Much of this seems to be harnessed to renewable technology, as here in Germany, where a new virtual power plant provider is reported as going nationwide as recently as 10 July of this year. And, as we see here, the demand response system, which begets virtual power stations, is alive and kicking in New York.

Only in the UK, however, has the implementation of the system been so secretive and so expensive for the consumer, and so reliant on small-scale diesel generation. 

While companies such as Vattenfall are publishing glossy and misleading brochures about virtual power plants (see diagram above, which focuses mainly on CHP - click to enlarge), even the pundits are unaware of the extent to which system has been developed and its rationale. We have had an energy revolution under our very noses, and no-one outside a very specialist group has noticed.  This is an invisible revolution.

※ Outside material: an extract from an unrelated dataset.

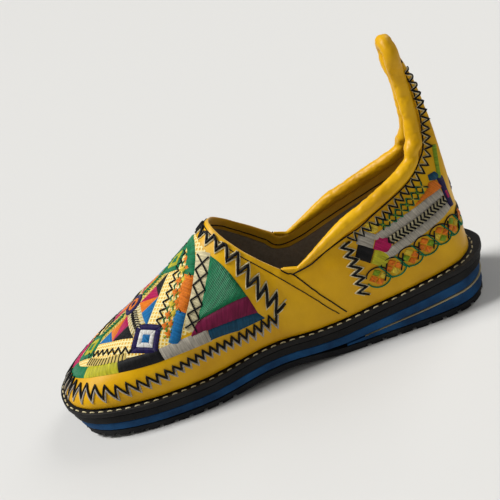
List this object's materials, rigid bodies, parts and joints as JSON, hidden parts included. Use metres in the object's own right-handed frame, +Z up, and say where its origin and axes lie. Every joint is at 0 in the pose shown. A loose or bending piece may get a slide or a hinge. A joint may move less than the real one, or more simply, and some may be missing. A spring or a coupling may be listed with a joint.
{
  "type": "babouche slipper",
  "caption": "Closed-toe leather slipper with an open collar, a tall padded heel tab and a layered platform sole.",
  "frame": {"origin": "on the floor, at the middle of the sole's bounding box", "axes": "+X from the heel to the toe, +Y to the wearer's left, +Z up"},
  "size_m": [0.268, 0.0912, 0.1578],
  "materials": {
    "outsole_rubber": "matt black rubber with shallow cross ribs",
    "blue_foam": "closed-cell foam rubber, royal blue, cut edge",
    "cork_strip": "thin tan filler strip",
    "black_foam": "matt black foam rubber, cut edge",
    "welt_rubber": "black welt strip with a white lockstitch",
    "insole_suede": "grey-brown suede footbed",
    "yellow_leather": "smooth glazed yellow sheepskin with thread embroidery",
    "binding_leather": "smooth yellow leather over a padded roll"
  },
  "bodies": {
    "root": {"outsole": "outsole_rubber", "heel_wedge": "blue_foam", "wedge_line": "cork_strip", "blue_midsole": "blue_foam", "black_midsole": "black_foam", "welt": "welt_rubber", "insole": "insole_suede", "upper": "yellow_leather", "collar_binding": "binding_leather"}
  },
  "joints": []
}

There is possibly the third and main reason why the issue has died. This is a complex development which requires an understanding of the electricity supply system and of current developments. That is simply not there. And if the pundits don't understand something, they tend not to write about it, preferring instead to stay inside their comfort zones.

Thus does an important issue stay off the agenda, while ignorance prevails and the blackout meme continues to dominate. How ironic it is, therefore, that the Green Mr Lean is complaining about "killer diesels poisoning our air" – and all because the man loves his windmills.